A ‘third way’ of moderate Muslim politics exists & should be encouraged

Usama Hasan and Matt Godwin

Millions watched last month as the UK’s King Charles was crowned by the archbishop of Canterbury in a ceremony steeped in Christian tradition but attended by leaders of other faiths, who played prominent roles in the day’s events. Less than a week later, Archbishop Justin Welby was generating headlines again, this time for criticizing the government’s policies toward migrants from his place in the House of Lords.
As we argue in a new report released this week, faith plays a role in politics and public life in many countries. Hinduism in India, Buddhism in Sri Lanka and Judaism in Israel remain sources of both unity and division. And for the world’s more than 50 Muslim-majority countries, Islam has often been entwined with politics. Far from being static, countries where Islam is the largest religion have experienced immense change in their systems of government and the formal role played by Islam. However, for too long, Islamists have dominated the political discourse.
Representing a theologically warped and troubling ideology, Islamists believe that it is an obligation for Muslims to reestablish a clerocracy reminiscent of the rule of the Prophet in the early years of the faith. Overlooking centuries of pluralism and political evolution in Muslim polities, their extremist interpretation is now systemic in the Islamic Republic’s Iran and Afghanistan under the Taliban, while terrorist groups like Al-Qaeda, Daesh and others attack and seek to replace the state throughout the Middle East and Africa.
We make the case that confronting these ideologies needs to go beyond the battlefield, to the battle for ideas. Moderate Muslims are by the far the majority in every country, yet Islamists have for too long dominated Muslim thinking in politics. We argue that moderate Muslim voices must be strengthened and empowered as a “third way” between a secularism not in keeping with Muslim-majority states and violent Islamism.
Understanding where and how to recognize and support moderate Muslims requires understanding political variation in Muslim-majority countries and we offer a new framework to consider dynamic change in these nations.

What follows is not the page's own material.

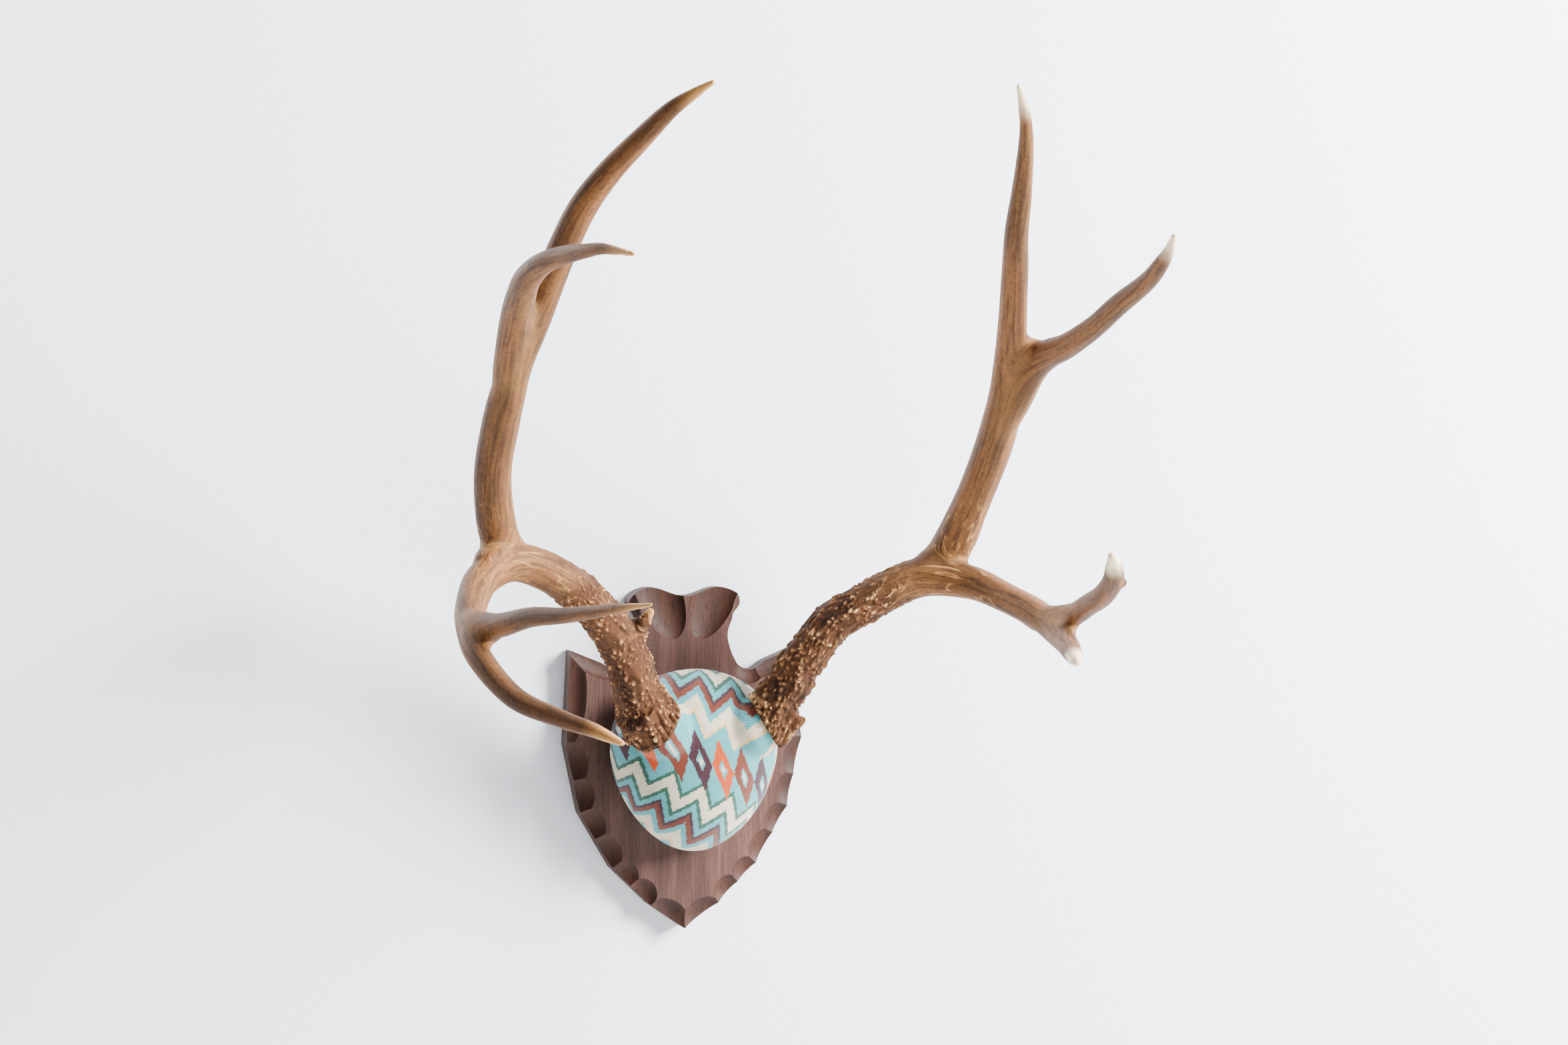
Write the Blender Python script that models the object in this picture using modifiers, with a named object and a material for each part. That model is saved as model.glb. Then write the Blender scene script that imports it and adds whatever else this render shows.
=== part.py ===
"""Deer antler trophy mount: a pair of antlers on a padded skull cap, fixed to a carved
walnut shield that hangs flat on a wall.

The back of the shield lies in the plane Y = 0 and faces +Y. Everything else stands out
towards -Y, with +Z up. The origin is on the back face, in the middle of the shield.
"""

import math

import bmesh
import bpy
from mathutils import Matrix, Vector

# Driving dimensions, in metres.
SHIELD_THICKNESS = 0.019
SHIELD_HEIGHT = 0.256
SHIELD_WIDTH = 0.184
SCOOP_DEPTH = 0.0062
SCOOP_REACH = 0.0130
SCOOP_LIFT = 0.0020

CAP_WIDTH = 0.126
CAP_HEIGHT = 0.136
CAP_BULGE = 0.045
CAP_BULGE_STANDOFF = 0.020
CAP_CENTRE_UP = 0.004
CAP_TAPER = 0.17

ANTLER_RISE = 0.434
BEAM_DIAMETER = 0.035
BURR_DIAMETER = 0.047
BURR_THICKNESS = 0.0085
BURR_KNOB_DIAMETER = 0.0062
PEARL_DIAMETER = 0.0056
PEDICLE_DIAMETER = 0.041

# Touching pieces keep this gap between their faces.
SEAT_GAP = 0.0003
# The cap's pocket is this much wider than the burr that stands in it.
POCKET_CLEARANCE = 0.0006

# Where a burr stands on the cap, as shares of the cap's half width and half height, and
# how far its middle stands proud of the cap's rounded face. It faces outwards, turned
# towards the viewer and lifted. The two antlers differ a little, as real ones do.
LEFT_BURR_ACROSS = 0.60
RIGHT_BURR_ACROSS = 0.68
BURR_UP = 0.42
BURR_PROUD = 0.0025
LEFT_BURR_TURN = math.radians(30.0)
RIGHT_BURR_TURN = math.radians(18.0)
BURR_LIFT = math.radians(31.0)

# The cap's stub below a burr: how much its foot is wider than its top, how long it is and
# how deep its middle is sunk, all as shares of its radius.
STUB_FLARE = 1.35
STUB_LENGTH = 1.6
STUB_SINK = 0.7

# The burr's ring: how high its middle stands over the seat and how much narrower its upper
# rim is, then how much the knobs on its rim vary in size and height, in waves round it.
BURR_MIDDLE = 0.45
BURR_UPPER_RIM = 0.86
BURR_KNOBS = 21
KNOB_SIZE_VARIATION = 0.14
KNOB_SIZE_WAVES = 5
KNOB_LIFT_VARIATION = 0.16
KNOB_LIFT_WAVES = 7

# Pearls start this many route points above the beam's foot and end at this share of its
# route. They shrink by a share on the way, and are sunk by a share of their radius.
PEARLS = 58
PEARLS_START = 5
PEARLS_END = 0.44
PEARL_SHRINK = 0.45
PEARL_SINK = 0.15
GOLDEN_ANGLE = math.radians(137.5)

# Grid sizes for merging the branches, passes of smoothing, steps between two stations,
# sides of round forms, and the facets that each free form ends with.
MERGE_GRID = 0.0022
DETAIL_GRID = 0.0018
CAP_SMOOTHING = 6
BRANCH_SMOOTHING = 4
DETAIL_SMOOTHING = 1
ROUTE_STEPS = 4
ROUND_SIDES = 40
SCOOP_SIDES = 18
SCOOP_RINGS = 10
CAP_SIDES = 48
CAP_RINGS = 32
OUTLINE_STEPS = 7
TUBE_ROUNDNESS = 4
ANTLER_FACETS = 3300
CAP_FACETS = 800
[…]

Egypt, for instance, underwent a transformation from Islamic nationalism to Islamism and then back again in the last decade. In neighboring Tunisia, it went from Islamic nationalism to a secular republic. In Pakistan, the country has long oscillated between secular republicanism and Islamist thinking.
Many other countries, including in the Gulf region, have been working to modernize their states and societies, reducing the role of religious institutions such as the religious police, as well as encouraging the participation of women in business and public life. While many observers in the West continue to view some Muslim-majority countries, especially in the Middle East, as “backward,” they have failed to take into account social and theological reforms. For example, the ongoing social reforms in Saudi Arabia have been championed by Crown Prince Mohammed bin Salman after listening to the Saudi public, especially women, and by encouraging jurisprudential deliberations by Saudi religious scholars.

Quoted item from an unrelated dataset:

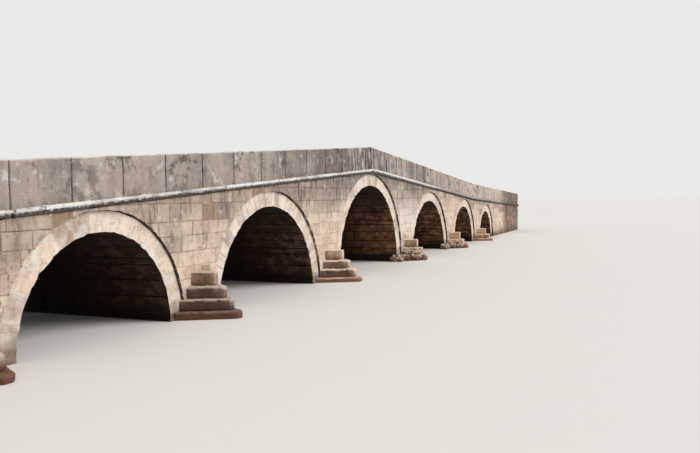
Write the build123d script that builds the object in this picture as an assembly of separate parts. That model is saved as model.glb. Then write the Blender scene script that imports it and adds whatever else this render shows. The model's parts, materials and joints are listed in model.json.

The country’s feared religious police, the Mutawa, was reformed in 2016 into an institution with more moderate leadership and more of an advisory, rather than a disciplinary, role. The current Hajj season reminds us that, in 2021, the authorities removed the requirement for women to be accompanied by a male guardian (mahram) for the pilgrimage to Makkah.

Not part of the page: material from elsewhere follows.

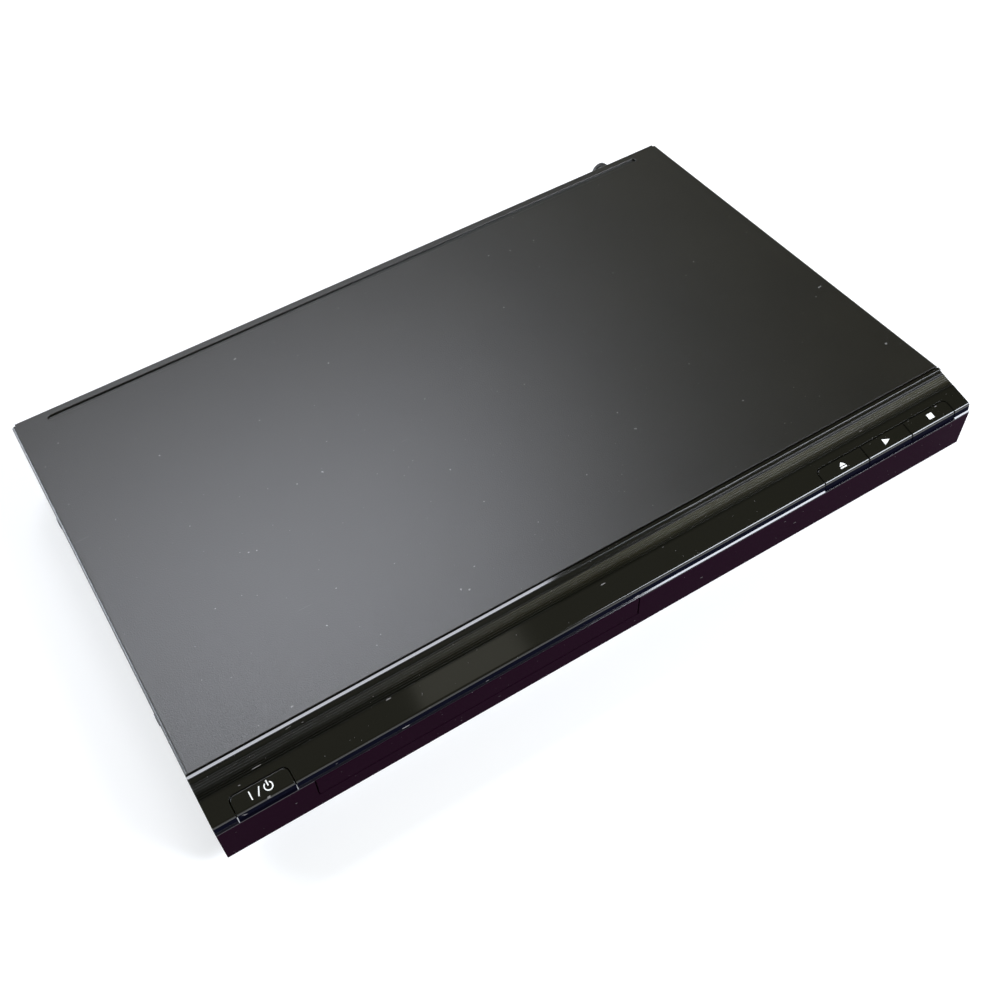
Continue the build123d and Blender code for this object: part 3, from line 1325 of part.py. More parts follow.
# case: top cover
cover_bottom = foot_height + 1.4
with BuildPart() as top_cover:
    block(-half_width, half_width, cover_front, body_depth, cover_bottom, body_height)
    folds = top_cover.edges().filter_by(Axis.Y).group_by(Axis.Z)[-1]
    fillet(folds, fold_round)
    fillet(top_cover.edges().filter_by(Axis.X).group_by(Axis.Z)[-1].sort_by(Axis.Y)[-1], fold_round * 0.7)
    block(-half_width + sheet, half_width - sheet, cover_front, body_depth - sheet, cover_bottom, cover_under,
          Mode.SUBTRACT)
    # rear flange: short, with longer tabs for its screws
    block(-half_width, half_width, body_depth - sheet, body_depth, cover_bottom, body_height - rear_flange,
          Mode.SUBTRACT)
    for screw_x in rear_screws_x:
        block(screw_x - rear_tab[0] / 2, screw_x + rear_tab[0] / 2, body_depth - sheet, body_depth,
              body_height - rear_tab[1], body_height - rear_flange)
        with BuildSketch(facing_front(body_depth)):
            with Locations((screw_x, rear_screw_height)):
                Circle(screw_radius + screw_clearance)
        extrude(amount=sheet, mode=Mode.SUBTRACT)
    # groove along the rear margin, with the sheet dished under it and a soft brink
    groove_front = body_depth - strip_depth
    block(-half_width + strip_end - sheet, half_width - strip_end + sheet, groove_front - sheet,
          groove_front + strip_width + sheet, body_height - strip_drop - sheet, body_height - sheet / 2)
    with BuildSketch(Plane.XY.offset(body_height - strip_drop)):
        with Locations((0, depth(groove_front + strip_width / 2))):
            SlotOverall(body_width - 2 * strip_end, strip_width)
    extrude(amount=strip_drop, mode=Mode.SUBTRACT)
    brink = top_cover.faces().sort_by(Axis.Z)[-1].inner_wires()
    fillet([edge for wire in brink for edge in wire.edges()], strip_round)
    # relief notches at the rear corners and the holes of the side screws
    for side in (-1, 1):
        block(side * half_width, side * (half_width - relief), body_depth - relief, body_depth, cover_bottom,
              body_height, Mode.SUBTRACT)
    for screw_y in side_screw_depths:
        with BuildSketch(facing_right(-half_width)):
            with Locations((depth(screw_y), side_screw_height)):
                Circle(screw_radius + screw_clearance)
        extrude(amount=body_width, mode=Mode.SUBTRACT)
top_cover.part.label = "top_cover"

with BuildPart() as feet:
    for side in (-1, 1):
        for place in foot_depths:
            post(side * foot_x, place, 0, foot_height, foot_radius)
    chamfer(feet.edges().filter_by(GeomType.CIRCLE).group_by(Axis.Z)[0], 0.8)
    for side in (-1, 1):
        for place in foot_depths:
            with BuildSketch():
                with Locations((side * foot_x, depth(place))):
                    Circle(foot_radius - 3)
                    Circle(foot_radius - 5.5, mode=Mode.SUBTRACT)
            extrude(amount=1.2, mode=Mode.SUBTRACT)
feet.part.label = "feet"

# fasteners
with BuildPart() as cover_screws:
    for side in (-1, 1):
        for screw_y in side_screw_depths:
            screw(Plane(origin=(side * half_width, depth(screw_y), side_screw_height), x_dir=(0, 1, 0),
                        z_dir=(side, 0, 0)), 4.0, low_head)
    for screw_x in rear_screws_x:
        screw(facing_rear(screw_x, body_depth, rear_screw_height), 4.0)
cover_screws.part.label = "cover_screws"

with BuildPart() as panel_screws:
    for screw_x in panel_screws_x:
        screw(facing_down(screw_x, panel_screw_depth, foot_height), 6.5)
    for screw_x in rear_foot_screws:
        screw(facing_down(screw_x, rear_foot_screw, foot_height), 4.0)
panel_screws.part.label = "panel_screws"

with BuildPart() as board_screws:
    for x, place in board_posts:
        screw(facing_up(x, place, board_top), 5.5)
    for post_x in key_posts:
        screw(facing_down(post_x, key_post_depth, key_board_top - board_thickness), 6.5)
board_screws.part.label = "board_screws"

with BuildPart() as loader_screws:
    for ear_x, ear_depth in frame_ears:
        screw(facing_up(ear_x, ear_depth, frame_deck), 5.0)
    for side in (-1, 1):
        for screw_y in bridge_screws_y:
            screw(facing_up(loader_x + side * bridge_screw_x, screw_y, bridge_height + bridge_thickness), 7.0)
loader_screws.part.label = "loader_screws"

# leads that lie still inside: a flat one to the keys and a bundle between the two boards
with BuildPart() as key_cable:
    lead_x = main_board_right - 17
    lead_half = 5.0
    lead = 0.4
    lead_front = key_board_far
    lead_high = key_board_top + lead
    lead_low = board_top + 3.0
    lead_end = lead_low + lead
    lead_run = [(depth(lead_front - 3), lead_high), (depth(lead_front + 4), lead_high),
                (depth(main_board_front - 2), lead_end), (depth(main_board_front + 7), lead_end)]
    with BuildSketch(facing_right(lead_x - lead_half)):
        polygon(lead_run + [(place, high - lead) for place, high in reversed(lead_run)])
    extrude(amount=2 * lead_half)
    block(lead_x - lead_half - 1, lead_x + lead_half + 1, main_board_front + 3, main_board_front + 7,
          board_top, lead_low)
key_cable.part.label = "key_cable"

with BuildPart() as supply_cable:
    wire_radius = 0.7
    wire_from = main_board_right - 6
    wire_to = power_board_left + 5
    wire_place = power_board_front + 46.0
    for wire in range(5):
        wire_y = depth(wire_place + wire * 2.0)
        with BuildLine() as wire_path:
            FilletPolyline((wire_from, wire_y, board_top + 5), (wire_from, wire_y, board_top + 12),
                           (wire_to, wire_y, board_top + 12), (wire_to, wire_y, board_top + 5), radius=4)
        with BuildSketch(Plane(origin=(wire_from, wire_y, board_top + 5), x_dir=(1, 0, 0), z_dir=(0, 0, 1))):
            Circle(wire_radius)
        sweep(path=wire_path.wires()[0])
    for x in (wire_from, wire_to):
        block(x - 2, x + 2, wire_place - 2, wire_place + 10, board_top, board_top + 5)
supply_cable.part.label = "supply_cable"

pieces = [front_panel.part, power_key, eject_key, play_key, stop_key, power_key_board.part,
          play_key_board.part, key_switches.part, remote_receiver.part, tray_door.part, disc_tray.part,
          loader_frame.part,
          tray_gear.part, pulley_gear.part, motor_pulley.part, drive_belt.part, loading_motor.part,
          sub_chassis.part, cam_slider.part, optical_deck.part, rubber_dampers.part, damper_screws.part,
          spindle_motor.part, spindle_shaft.part, turntable.part, turntable_pad.part, guide_rods.part,
          optical_pickup.part, lens_guard.part, objective_lens.part, sled_gear.part, sled_pinion.part,
          sled_motor.part, clamp_bridge.part, disc_clamper.part, clamper_yoke.part, main_board.part,
          power_board.part, board_chips.part, heat_sink.part, board_capacitors.part, transformer.part,
          mains_capacitor.part, filter_capacitors.part, fuse.part, line_filter.part, power_heat_sink.part,
          av_jack_block.part, jack_sleeves.part, cord_bushing.part, bottom_chassis.part, rear_panel.part,
          top_cover.part, feet.part, cover_screws.part, panel_screws.part, board_screws.part,
          loader_screws.part, key_cable.part, supply_cable.part]

os.makedirs("parts", exist_ok=True)
for piece in pieces:
    export_step(piece, "parts/" + piece.label + ".step")
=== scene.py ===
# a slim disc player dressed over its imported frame: finishes, prints, small parts, floor, light and camera
from math import cos, pi, radians, sin
import bmesh
import bpy
from mathutils import Matrix, Vector


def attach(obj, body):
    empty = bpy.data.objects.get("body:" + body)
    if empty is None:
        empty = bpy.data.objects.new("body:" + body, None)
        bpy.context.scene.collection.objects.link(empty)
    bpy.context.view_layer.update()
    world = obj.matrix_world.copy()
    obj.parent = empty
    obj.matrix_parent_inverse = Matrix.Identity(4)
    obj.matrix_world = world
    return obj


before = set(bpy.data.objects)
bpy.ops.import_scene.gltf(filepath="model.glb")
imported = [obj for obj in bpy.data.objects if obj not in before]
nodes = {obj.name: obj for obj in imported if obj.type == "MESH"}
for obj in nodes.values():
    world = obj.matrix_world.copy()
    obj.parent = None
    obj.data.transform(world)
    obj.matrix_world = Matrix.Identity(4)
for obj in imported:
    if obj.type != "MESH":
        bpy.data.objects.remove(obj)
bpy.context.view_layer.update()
scene = bpy.context.scene
mm = 0.001
print("frame loaded,", len(nodes), "nodes")


class Value:
    # a socket that takes part in sums: each operator adds one Math node
    def __init__(self, owner, socket):
        self.owner = owner
        self.socket = socket

    def combine(self, operation, first, second):
        return self.owner.node("ShaderNodeMath", {"operation": operation}, {0: first, 1: second})

    def other(self, name):
        # another output of the same node
        return Value(self.owner, self.socket.node.outputs[name])

    def __add__(self, other):
        return self.combine("ADD", self, other)

    __radd__ = __add__

    def __sub__(self, other):
        return self.combine("SUBTRACT", self, other)

    def __rsub__(self, other):
        return self.combine("SUBTRACT", other, self)

    def __mul__(self, other):
        return self.combine("MULTIPLY", self, other)

    __rmul__ = __mul__

    def __truediv__(self, other):
        return self.combine("DIVIDE", self, other)

    def __mod__(self, other):
        return self.combine("FLOORED_MODULO", self, other)

    def __gt__(self, other):
        return self.combine("GREATER_THAN", self, other)

    def __lt__(self, other):
        return self.combine("LESS_THAN", self, other)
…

Before that, in 2019, the Saudi-sponsored Muslim World League announced the historic Makkah Charter, after a conference attended by 1,200 Islamic scholars from 139 countries. Prominent participants and speakers at the conference hailed from 27 different Muslim groups and schools of thought, including Sunni and Shiite. The Makkah Charter calls for religious dialogue, pluralism, partnership and cooperation. Furthermore, it rejects ethnic or religious supremacy, affirming human fraternity and equality. It also promotes ethical global development, protection of the environment and cultural and civilizational dialogue.
The impact of the Makkah Charter has been extensive. It was adopted unanimously by the Organization of Islamic Cooperation in 2020, meaning that it is recommended for use in religious, cultural and educational institutions in OIC countries. The charter has also been launched and promoted in the US, continental Europe and, this year, in London, where extremist groups attempted but failed to discourage British Muslim communities from engaging with it.
We argue that transformations such as these are leading many Muslim states on a pragmatic path toward what former US President Barack Obama called “civil religion,” wherein state institutions are largely secular, but where people of faith are able to participate in public life informed and inspired by their religious values. As they move toward more pluralistic societies, Muslim-majority states should not have to make a false choice between secularism and Islamism, but can take a third way where Islam remains a fundamentally important part of politics and public life.
The reelection of President Recep Tayyip Erdogan in Turkiye reflects the shifting contours in Muslim-majority states. A country that once embraced a vehement secularism has now been led by an Islamist for more than two decades. As opposition parties in the country reflect on the recent election, they should turn away from the desire to exclude faith wholesale from public life and recognize the legitimate participation of moderate Muslims. Indeed, inclusion is probably the best approach to contesting Islamist thinking.
Next year marks the centenary of the official abolition of the Ottoman Empire, the world’s last caliphate. Islamists will use this occasion to lament the end of a theocratic state, albeit a largely secular one, and to call for the return to rule of those who they think know the mind of God. Religion will always be important in Muslim-majority countries, as it is in many non-Muslim states, and the best way to confront violent Islamism is to recognize and support moderate Muslims in politics.